In the late 1880s, the Catholics became disillusioned with the liberals because, although they supported the freedom of religion, they refused to finance Catholic, or otherwise religious, schools. That became an important issue that united the Catholics. In 1888 the Catholic parliamentary party switched its allegiances to the Protestant Anti-Revolutionary Party and became part of the first Coalition cabinet, led by Aeneas Mackay Jr. The new cabinet also jump started the formation of a new party in 1896. All Catholic candidates then rallied around one programme, written by Schaepman. The programme was inspired by the encyclical Rerum novarum, which advocated social Catholic politics. From 1897, Catholic MPs began to meet regularly.

===1904–1926===
Finally, on 15 October 1904, the General League was founded as a federation of district and provincial Catholic electoral associations and parliamentarians.
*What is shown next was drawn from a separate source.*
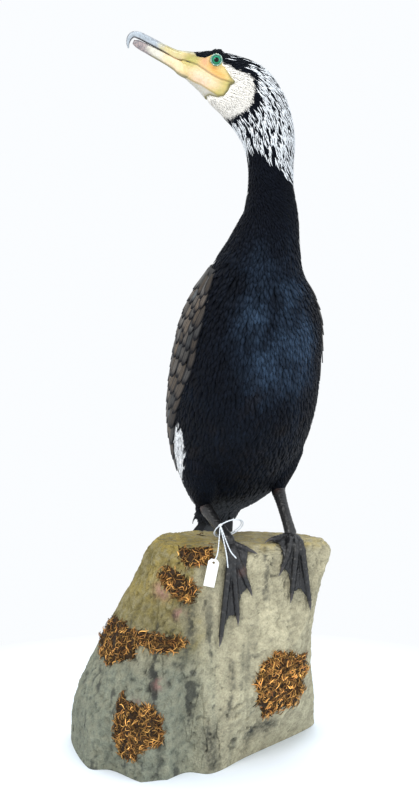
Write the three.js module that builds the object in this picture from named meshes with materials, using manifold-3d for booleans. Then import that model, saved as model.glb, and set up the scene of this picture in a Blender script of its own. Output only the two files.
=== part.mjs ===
// A great cormorant in breeding plumage, mounted on a cast rock, its webbed feet draped over the rock's edge.
// Millimetres, +Z up. The viewer stands at -Y, the origin is on the rock's flat underside.
import * as THREE from "three";
import { mergeVertices } from "three/addons/utils/BufferGeometryUtils.js";
import Module from "manifold-3d";

const wasm = await Module();
wasm.setup();

// Driving dimensions
const GAP = 0.35;
const ROCK_TOP = 250;
const BIRD_HEADING = THREE.MathUtils.degToRad(22);
const EDGE_HEADING = THREE.MathUtils.degToRad(18);
const BIRD_AT = new THREE.Vector2(47.5, -22);
const EDGE_FORWARD = 17;
const EDGE_RADIUS = 12;
const FACE_TURN = THREE.MathUtils.degToRad(87);
const EYE_RADIUS = 6;
const TAIL_LENGTH = 150;

const v3 = (x, y, z) => new THREE.Vector3(x, y, z);
const mix = THREE.MathUtils.lerp;
const rad = THREE.MathUtils.degToRad;

// Materials
const finish = (color, roughness, metalness = 0) =>
  new THREE.MeshStandardMaterial({ color, roughness, metalness });
const MATERIAL = {
  plumage: finish(0x0b1220, 0.55),
  covert: finish(0x3c3a38, 0.5),
  bill: finish(0xb9b7a6, 0.4),
  mandible: finish(0xd9cf9a, 0.45),
  eye: finish(0x1c7a55, 0.05),
  leg: finish(0x17161a, 0.45),
  claw: finish(0x2a2526, 0.35),
  rock: finish(0xa7a085, 0.9),
  moss: finish(0x8a5a2a, 0.95),
  card: finish(0xf4f4f0, 0.8),
  string: finish(0xe9ecef, 0.85),
};

// A point in the bird's own directions: left, forward and up.
function fromBird(left, forward, up) {
  const c = Math.cos(BIRD_HEADING);
  const s = Math.sin(BIRD_HEADING);
  return v3(BIRD_AT.x + left * c + forward * s, BIRD_AT.y + left * s - forward * c, up);
}

// A point on the rock's rounded front edge: across it, along it from the top over the edge and down the face,
// and out from its surface.
function onEdge(across, along, out) {
  const arc = EDGE_RADIUS * FACE_TURN;
  const turn = Math.min(Math.max(along / EDGE_RADIUS, 0), FACE_TURN);
  const before = Math.min(along, 0);
  const after = Math.max(along - arc, 0);
  const reach = EDGE_RADIUS + out;
  const forward =
    EDGE_FORWARD - EDGE_RADIUS + before + reach * Math.sin(turn) + after * Math.cos(FACE_TURN);
  const up = ROCK_TOP - EDGE_RADIUS + reach * Math.cos(turn) - after * Math.sin(FACE_TURN);
  const c = Math.cos(EDGE_HEADING);
  const s = Math.sin(EDGE_HEADING);
  return v3(BIRD_AT.x + across * c + forward * s, BIRD_AT.y + across * s - forward * c, up);
}

// Catmull-Rom value of a list of numbers at a real-valued place t.
function along(values, t) {
  const last = values.length - 1;
  const i = Math.min(Math.max(Math.floor(t), 0), last - 1);
  const k = t - i;
  const p1 = values[i];
  const p2 = values[i + 1];
  const p0 = i > 0 ? values[i - 1] : 2 * p1 - p2;
  const p3 = i + 2 <= last ? values[i + 2] : 2 * p2 - p1;
  const a = 2 * p1;
  const b = p2 - p0;
  const c = 2 * p0 - 5 * p1 + 4 * p2 - p3;
  const d = 3 * p1 - p0 - 3 * p2 + p3;
  return 0.5 * (a + k * (b + k * (c + k * d)));
}

// Solids and meshes
function solidOf(geometry) {
  const bare = geometry.clone();
  for (const name of Object.keys(bare.attributes)) if (name !== "position") bare.deleteAttribute(name);
  const merged = mergeVertices(bare, 1e-4);
  const mesh = new wasm.Mesh({
    numProp: 3,
    vertProperties: new Float32Array(merged.attributes.position.array),
    triVerts: new Uint32Array(merged.index.array),
  });
  const solid = new wasm.Manifold(mesh);
  if (solid.volume() > 0) return solid;
  const flipped = mesh.triVerts.slice();
  for (let i = 0; i < flipped.length; i += 3) {
    [flipped[i + 1], flipped[i + 2]] = [flipped[i + 2], flipped[i + 1]];
  }
  return new wasm.Manifold(
    new wasm.Mesh({ numProp: 3, vertProperties: mesh.vertProperties, triVerts: flipped }),
  );
}

const join = (solids) => solids.reduce((a, b) => a.add(b));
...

The 1905 general election was the first election contested by the League. It retained the same number of seats as previously held by Catholic candidates: 25 (out of 100). That number remained remarkably stable in subsequent elections. The party governed between 1908 and 1913 together with the ARP and the Protestant CHU, in the cabinet led by Theo Heemskerk. Between 1913 and 1918, the party was out of power by a liberal minority cabinet, which was preparing an important constitutional revision to solve the two most pressing political issues of the past three decades: suffrage and equal financing for religious schools. All parties were involved in the process, and in 1917, the changes were implemented.

Then, the General League grew in power. In the 1918 general election, the first held under proportional representation, the League became the largest party, and its alliance with the ARP and CHU won a considerable majority. For the first time in Dutch political history, a Catholic, Charles Ruijs de Beerenbrouck, became Prime Minister.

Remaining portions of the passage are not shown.